Угрюмый все еще сомневался: он словно не понимал его. Постепенно у него в голове стало как будто проясняться. "Черт побери!" В ярости он сорвал с головы шапку, потом схватился за свой ужасный нож.

Доктор пытался утешить его. Он должен забыть Висантету, не надо ее убивать. Он встретит другую, которая будет лучше… Эта смиренница не стоит того, чтобы такой молодец, как он, попал на каторгу. По-настоящему виноват только тот, неизвестный… Но и она хороша! Как легко все забыла… и ни разу потом не вспомнила!

Долгое время мы шли в тяжелом молчании. Только слышно было, как Угрюмый скребет себе затылок и пробует лезвие ножа. Вдруг мы услышали его рычание. Для большей торжественности он заговорил по-кастильски:

– Так они хотят, чтобы я им сказал что-нибудь? Хотят, чтобы сказал?

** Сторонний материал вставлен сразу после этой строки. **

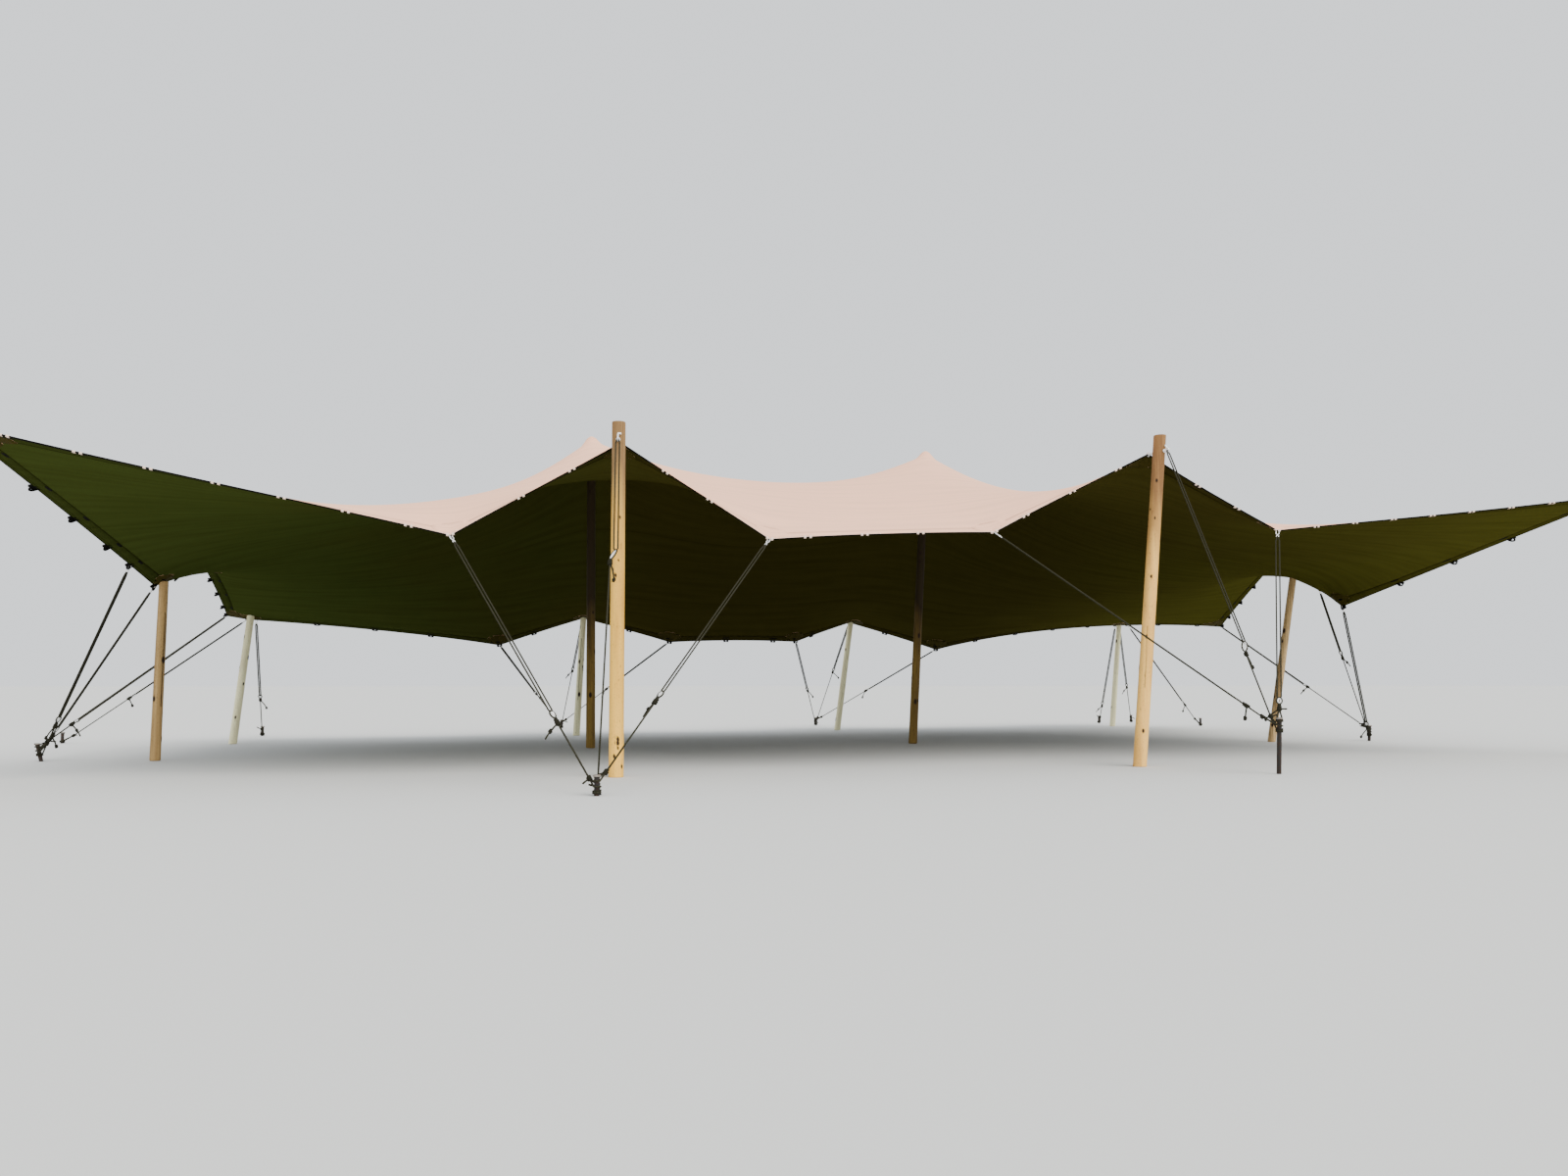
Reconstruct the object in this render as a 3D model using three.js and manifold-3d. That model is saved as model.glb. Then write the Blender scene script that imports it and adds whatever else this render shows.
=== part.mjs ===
// Stretch tent: one tensioned canopy over two tall inner poles, hoisted to four front poles,
// propped along its hem by short poles and pulled down by rope guys to steel ground stakes.
// Millimetres, +Z up, ground at Z = 0. The open front faces -Y, and X runs along it.
import * as THREE from 'three';
import { mergeVertices } from 'three/addons/utils/BufferGeometryUtils.js';
import Module from 'manifold-3d';

const wasm = await Module();
wasm.setup();

// The canopy
const FABRIC_THICKNESS = 10;
const SEAT_GAP = 0.3;
const RIM_GROWTH = 2;
const SPACE_ABOVE = 600;
const CELLS_ACROSS = 50;
const CELLS_DEEP = 28;
const CLOTH_CELL = 333;
// A peak's round cap reaches this many cells out from its pole, and drops this far at its corners
const PEAK_CAP = 0.2;
const PEAK_DROP = 50;
const PEAK_LINES = [-0.5, -PEAK_CAP, PEAK_CAP, 0.5];

// Pull per metre of cloth, front to back and from side to side, and how much more at each peak
const PULL_DEEP = 1;
const PULL_ACROSS = 0.58;
const PEAK_PULL = 60;
const PEAK_REACH = 370;
const RELAX_ROUNDS = 2500;
const OVER_RELAXATION = 1.9;
const START_HEIGHT = 2000;

// Where the hem is held, and the crown of the arch on its left and its right side: the cell
// counted along that side, the place, and the pull of the hem's webbing from there to the next
// one, in metres of cloth pull
const FRONT_HEM = [
  { cell: 0, at: [-7900, -4890, 2760], pull: 12.7 },
  { cell: 11, at: [-4250, -5050, 2000], pull: 8.1 },
  { cell: 16, at: [-2835, -4790, 2890], pull: 8.1 },
  { cell: 21, at: [-1560, -5050, 2050], pull: 8.1 },
  { cell: 27, at: [580, -5050, 2180], pull: 8.1 },
  { cell: 32, at: [2370, -4770, 3050], pull: 8.1 },
  { cell: 37, at: [3610, -5050, 2295], pull: 12.7 },
  { cell: 50, at: [8000, -5000, 2840] },
];
const BACK_HEM = [
  { cell: 0, at: [-7300, 2200, 1700], pull: 10.9 },
  { cell: 1, at: [-7020, 2080, 1650], pull: 10.9 },
  { cell: 11, at: [-3720, 2700, 1350], pull: 11.5 },
  { cell: 15, at: [-2470, 3260, 1790], pull: 11.5 },
  { cell: 19, at: [-1140, 3200, 1435], pull: 11.5 },
  { cell: 25, at: [980, 3500, 1470], pull: 11.5 },
  { cell: 29, at: [2130, 4230, 1830], pull: 11.5 },
  { cell: 33, at: [3580, 3900, 1370], pull: 5.2 },
  { cell: 44, at: [7530, 4700, 1870], pull: 5.2 },
  { cell: 50, at: [8550, 3000, 1780] },
];
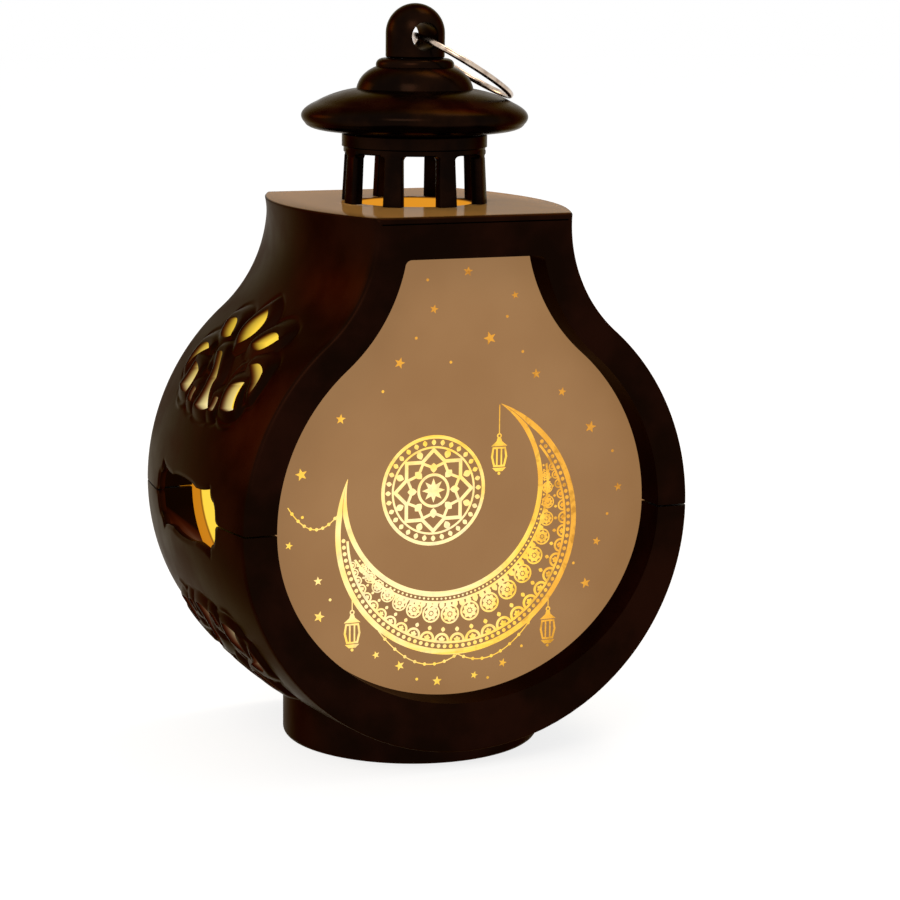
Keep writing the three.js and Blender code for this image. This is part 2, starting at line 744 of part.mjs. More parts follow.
function basePlate() {
  const lugRadius = doorRadius + lugProud;
  const grooveBottomZ = doorTopZ - lugHeight - fitGap;
  const locatorTopZ = bayTopZ + locatorHeight;
  let plate = unite(
    rod(plateRadius, plateRecess, plateTopZ, 0, 0, roundSides),
    rod(bayRadius, plateTopZ - bayRoof, bayTopZ, 0, 0, roundSides),
    rod(locatorRadius, bayTopZ - bayRoof / 2, locatorTopZ, 0, 0, middleSides),
  );
  plate = cut(plate, rod(locatorRadius - locatorWall, bayTopZ, 2 * locatorTopZ, 0, 0, middleSides));
  plate = cut(plate, rod(doorRadius + fitGap, 0, doorTopZ + fitGap, 0, 0, roundSides));
  plate = cut(plate, rod(lugRadius + fitGap, grooveBottomZ, doorTopZ + fitGap, 0, 0, roundSides));
  for (const turn of [0, 180]) {
    const gate = turn + doorTurnRange;
    const arcWidth = lugArc + lugPlay;
    plate = cut(plate, sector(lugRadius + fitGap, doorRadius - lugProud, arcWidth, gate, 0, doorTopZ));
  }
  const cells = cellPlaces();
  for (const [x, y] of cells) plate = cut(plate, rod(pocketRadius, 0, bayCeilingZ, x, y, middleSides));
  plate = cut(plate, contactStrip(cells[0], cells[1], topContactZ, fitGap));
  plate = cut(plate, contactStrip(cells[1], cells[2], doorContactZ, fitGap));
  for (const side of [-1, 1]) {
    plate = cut(plate, rod(wireHoleRadius, 0, bayTopZ + bayRoof, side * wireSpread, 0, finestSides));
  }
  for (const [x, y] of screwPlaces()) {
    const headZ = plateRecess + screwHeadHeight + fitGap;
    plate = cut(plate, rod(screwHeadRadius + fitGap, 0, headZ, x, y));
    plate = cut(plate, rod(screwRadius + fitGap, 0, 2 * plateTopZ, x, y, finestSides));
  }
  const slot = sliderStemLength + switchTravel + 2 * fitGap;
  return cut(plate, block(slot, sliderStemWidth + 2 * fitGap, 0, 2 * plateTopZ, 0, switchY));
}

function baseScrew(x, y) {
  const headTop = plateRecess + screwHeadHeight;
  const head = rod(screwHeadRadius, plateRecess, headTop, x, y);
  const shank = rod(screwRadius, headTop - screwSlotWidth, headTop + screwLength, x, y, finestSides);
  const slots = [[screwSlotLength, screwSlotWidth], [screwSlotWidth, screwSlotLength]];
  const slotTopZ = plateRecess + screwHeadHeight / 2;
  const cross = slots.map(([lengthX, lengthY]) => block(lengthX, lengthY, 0, slotTopZ, x, y));
  return cut(unite(head, shank), ...cross);
}

function batteryDoor() {
  let door = rod(doorRadius, plateRecess, doorTopZ, 0, 0, roundSides);
  const [lugOuter, lugInner] = [doorRadius + lugProud, doorRadius - lugProud];
  for (const turn of [0, 180]) {
    door = door.add(sector(lugOuter, lugInner, lugArc, turn, doorTopZ - lugHeight, doorTopZ));
  }
  return cut(door, block(coinSlotLength, coinSlotWidth, 0, plateRecess + coinSlotDepth));
}

function cell(x, y) {
  const can = revolve([
    new THREE.Vector2(0, cellZ),
    new THREE.Vector2(cellRadius - cellCapInset, cellZ),
    new THREE.Vector2(cellRadius - cellCapInset, cellZ + cellEdge),
    new THREE.Vector2(cellRadius, cellZ + 2 * cellEdge),
    new THREE.Vector2(cellRadius, cellZ + cellHeight - cellEdge),
    new THREE.Vector2(cellRadius - cellEdge, cellZ + cellHeight),
    new THREE.Vector2(0, cellZ + cellHeight),
  ], 16);
  return can.translate([x, y, 0]);
}

// A flat strip from one cell to the next, round at both ends, and grown by a margin for its seat.
function contactStrip(from, to, bottomZ, margin = 0) {
  const [a, b] = [new THREE.Vector2(...from), new THREE.Vector2(...to)];
  const heading = b.clone().sub(a).angle();
  const radius = contactWidth / 2 + margin;
  const shape = new THREE.Shape();
  shape.absarc(b.x, b.y, radius, heading - Math.PI / 2, heading + Math.PI / 2, false);
  shape.absarc(a.x, a.y, radius, heading + Math.PI / 2, heading + 1.5 * Math.PI, false);
  return upright(shape, bottomZ - margin, bottomZ + contactThickness + margin, 4);
}

// Switch

function switchHousing() {
  const bottomZ = plateTopZ + fitGap;
  const box = block(switchLength, switchWidth, bottomZ, bottomZ + switchHeight, 0, switchY);
  const roomTop = bottomZ + 2 * fitGap + sliderFlangeHeight;
  const room = block(switchLength - 2 * switchWall, switchWidth - 2 * switchWall, 0, roomTop, 0, switchY);
  return cut(box, room);
}

function switchSlider() {
  const flangeZ = plateTopZ + fitGap;
  const width = switchWidth - 2 * switchWall - 2 * fitGap;
  const x = -switchTravel / 2;
  const flange = block(sliderFlangeLength, width, flangeZ, flangeZ + sliderFlangeHeight, x, switchY);
  const stemTop = flangeZ + sliderFlangeHeight / 2;
  const stem = block(sliderStemLength, sliderStemWidth, plateTopZ - sliderProud, stemTop, x, switchY);
  return unite(flange, stem);
}

// Candle

function candleBody() {
  const ceilingZ = candleTopZ - candleTop;
  return revolve([
    new THREE.Vector2(candleBore, candleFootZ),
    new THREE.Vector2(candleRadius, candleFootZ),
    new THREE.Vector2(candleRadius, candleTopZ - candleRimHeight / 2),
    new THREE.Vector2(candleRadius - candleWall / 2, candleTopZ),
    new THREE.Vector2(candleRadius - candleWall, candleTopZ - candleRimHeight / 2),
    new THREE.Vector2(flameFootRadius + candleWall, candleTopZ - candleRimHeight),
    new THREE.Vector2(ledHoleRadius, candleTopZ - candleRimHeight),
    new THREE.Vector2(ledHoleRadius, ceilingZ + boardDrop),
    new THREE.Vector2(candleBore - candleWall, ceilingZ + boardDrop),
    new THREE.Vector2(candleBore - candleWall, ceilingZ),
    new THREE.Vector2(candleBore, ceilingZ),
    new THREE.Vector2(candleBore, candleFootZ),
  ], middleSides);
}

function flameBulb() {
  const footZ = candleTopZ - candleRimHeight + fitGap;
  const bellyZ = footZ + flameHeight * 0.3;
  const neckZ = footZ + flameHeight * 0.7;
  const outer = new THREE.Path();
  outer.moveTo(flameFootRadius, footZ);
  outer.bezierCurveTo(flameBellyPull, bellyZ, flameNeckPull, neckZ, 0, footZ + flameHeight);
  const inner = new THREE.Path();
  const innerPull = flameBellyPull - 2 * flameWall;
  const innerNeckZ = footZ + flameHeight / 2;
  inner.moveTo(0, footZ + flameHeight * 0.62);
  inner.bezierCurveTo(flameNeckPull, innerNeckZ, innerPull, bellyZ, flameFootRadius - flameWall, footZ);
  const foot = new THREE.Vector2(flameFootRadius, footZ);
  return revolve([...outer.getPoints(8), ...inner.getPoints(5), foot], middleSides);
}

function led() {
  const bottomZ = boardTopZ + fitGap;
  const domeZ = bottomZ + ledHeight - ledRadius;
  return revolve([
    new THREE.Vector2(0, bottomZ),
    new THREE.Vector2(ledRadius + ledFlange, bottomZ),
    new THREE.Vector2(ledRadius + ledFlange, bottomZ + ledFlangeHeight),
    new THREE.Vector2(ledRadius, bottomZ + ledFlangeHeight),
    ...arc(0, domeZ, ledRadius, ledRadius, 0, Math.PI / 2, 4),
  ], 16);
}

// A lead from the roof of the cell bay up to the board, with a lazy bend.
function leadWire(side) {
  const bottom = new THREE.Vector3(side * wireSpread, 0, bayCeilingZ + fitGap);
  const top = new THREE.Vector3(side * wireSpread, 0, boardTopZ - boardThickness - fitGap);
  const rise = new THREE.Vector3(0, 0, (top.z - bottom.z) / 3);
  const bend = new THREE.Vector3(-side * wireBend, wireSpread / 2, 0);
  const curve = new THREE.CubicBezierCurve3(
    bottom, bottom.clone().add(rise), top.clone().sub(rise).add(bend), top);
  const section = new THREE.Shape();
  section.absarc(0, 0, wireRadius, 0, 2 * Math.PI, false);
  const geometry = new THREE.ExtrudeGeometry(section, { extrudePath: curve, steps: 10, curveSegments: 4 });
  return toSolid(geometry);
}

// Colours and finish
const plastic = { color: 0x1d1410, roughness: 0.38, metalness: 0 };
const darkPlastic = { color: 0x15100d, roughness: 0.5, metalness: 0 };
const finishes = {
  shell: plastic,
  panel: { color: 0xa07850, roughness: 0.3, metalness: 0 },
  steel: { color: 0x9a8678, roughness: 0.25, metalness: 1 },
  base: darkPlastic,
  candle: { color: 0xf2e6c8, roughness: 0.55, metalness: 0 },
  flame: { color: 0xffb347, roughness: 0.3, metalness: 0 },
  clear: { color: 0xfff1c9, roughness: 0.1, metalness: 0 },
  board: { color: 0x1f5a33, roughness: 0.6, metalness: 0 },
  brass: { color: 0xc9a24e, roughness: 0.3, metalness: 1 },
  nickel: { color: 0xc4c6c8, roughness: 0.25, metalness: 1 },
  slider: { color: 0xe6e6e2, roughness: 0.5, metalness: 0 },
  red: { color: 0xb3261e, roughness: 0.5, metalness: 0 },
  black: { color: 0x17171a, roughness: 0.5, metalness: 0 },
};

const lantern = new THREE.Group();

function addPiece(name, solid, finish) {
  const mesh = new THREE.Mesh(toGeometry(solid), new THREE.MeshStandardMaterial(finishes[finish]));
  mesh.name = name;
  lantern.add(mesh);
}

const body = shellsSolid();
addPiece('upper_shell', upperShell(body), 'shell');
addPiece('lower_shell', lowerShell(body), 'shell');
addPiece('front_panel', panel(-halfDepth + frameDepth + fitGap), 'panel');
addPiece('back_panel', panel(halfDepth - frameDepth - fitGap - panelThickness), 'panel');
addPiece('gallery', gallery(), 'shell');
addPiece('roof', roof(), 'shell');
addPiece('finial_knob', knob(), 'shell');

const ring = ringMesh(new THREE.MeshStandardMaterial(finishes.steel));
ring.name = 'hanging_ring';
lantern.add(ring);

addPiece('base_plate', basePlate(), 'base');
screwPlaces().forEach(([x, y], i) => addPiece(`base_screw_${i + 1}`, baseScrew(x, y), 'nickel'));
addPiece('battery_door', batteryDoor(), 'base');
cellPlaces().forEach(([x, y], i) => addPiece(`button_cell_${i + 1}`, cell(x, y), 'nickel'));
const cells = cellPlaces();
const tabEnd = [cells[2][0], cells[2][1] + contactWidth / 2];
addPiece('contact_link_top', contactStrip(cells[0], cells[1], topContactZ), 'brass');
addPiece('contact_tab_top', contactStrip(cells[2], tabEnd, topContactZ), 'brass');
addPiece('contact_link_door', contactStrip(cells[1], cells[2], doorContactZ), 'brass');
addPiece('switch_housing', switchHousing(), 'nickel');
addPiece('switch_slider', switchSlider(), 'slider');
addPiece('candle_body', candleBody(), 'candle');
const boardSolid = rod(boardRadius, boardTopZ - boardThickness, boardTopZ, 0, 0, middleSides);
addPiece('circuit_board', boardSolid, 'board');
addPiece('led', led(), 'clear');
addPiece('flame_bulb', flameBulb(), 'flame');
addPiece('lead_wire_red', leadWire(-1), 'red');
addPiece('lead_wire_black', leadWire(1), 'black');

export default lantern;
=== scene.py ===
import math

import bpy
import numpy as np
from mathutils import Matrix, Vector
from mathutils.geometry import delaunay_2d_cdt, tessellate_polygon


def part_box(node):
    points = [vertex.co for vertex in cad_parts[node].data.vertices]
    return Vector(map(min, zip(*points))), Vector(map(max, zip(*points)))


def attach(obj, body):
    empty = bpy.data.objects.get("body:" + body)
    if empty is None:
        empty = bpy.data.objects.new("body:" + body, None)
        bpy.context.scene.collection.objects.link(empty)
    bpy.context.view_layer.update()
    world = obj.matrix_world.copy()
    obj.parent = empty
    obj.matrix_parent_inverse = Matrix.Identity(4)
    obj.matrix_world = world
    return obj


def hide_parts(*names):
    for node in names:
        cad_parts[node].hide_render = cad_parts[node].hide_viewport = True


# Looks for the candle lantern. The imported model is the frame, in metres. Sizes below are millimetres.
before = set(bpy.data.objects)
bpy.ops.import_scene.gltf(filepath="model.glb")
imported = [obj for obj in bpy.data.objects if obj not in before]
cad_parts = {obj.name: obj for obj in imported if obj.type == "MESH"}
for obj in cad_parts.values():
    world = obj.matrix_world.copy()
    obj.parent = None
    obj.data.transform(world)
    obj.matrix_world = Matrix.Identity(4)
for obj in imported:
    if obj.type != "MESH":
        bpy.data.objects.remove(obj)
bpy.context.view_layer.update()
mm = 0.001


def lowCorner(node):
    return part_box(node)[0] / mm


def highCorner(node):
    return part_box(node)[1] / mm


def addObject(name, data):
    item = bpy.data.objects.new(name, data)
    bpy.context.scene.collection.objects.link(item)
    return item


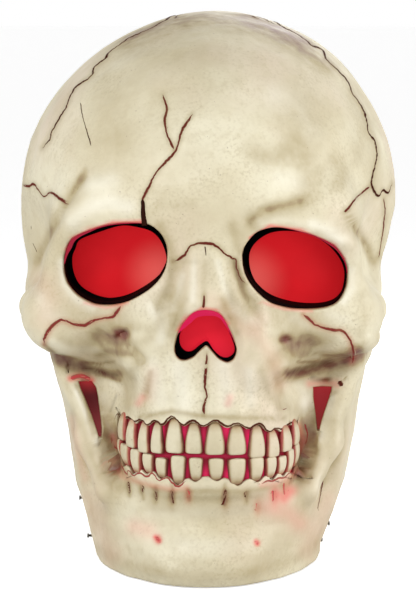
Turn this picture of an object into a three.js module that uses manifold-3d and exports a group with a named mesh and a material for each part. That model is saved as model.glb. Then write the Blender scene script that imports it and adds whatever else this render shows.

Он смотрел на нас вызывающе, словно перед ним стоял тот ненавистный незнакомец из уэрты, на которого он собирался броситься. Видно было, что в его неповоротливом уме только что созрело твердое решение.

– Так я им говорю, – произнес он медленно, точно мы были врагами, которых он хотел поразить, – я им говорю… что теперь я люблю ее еще сильней.

Пораженные, не зная, что сказать, мы протянули ему руки.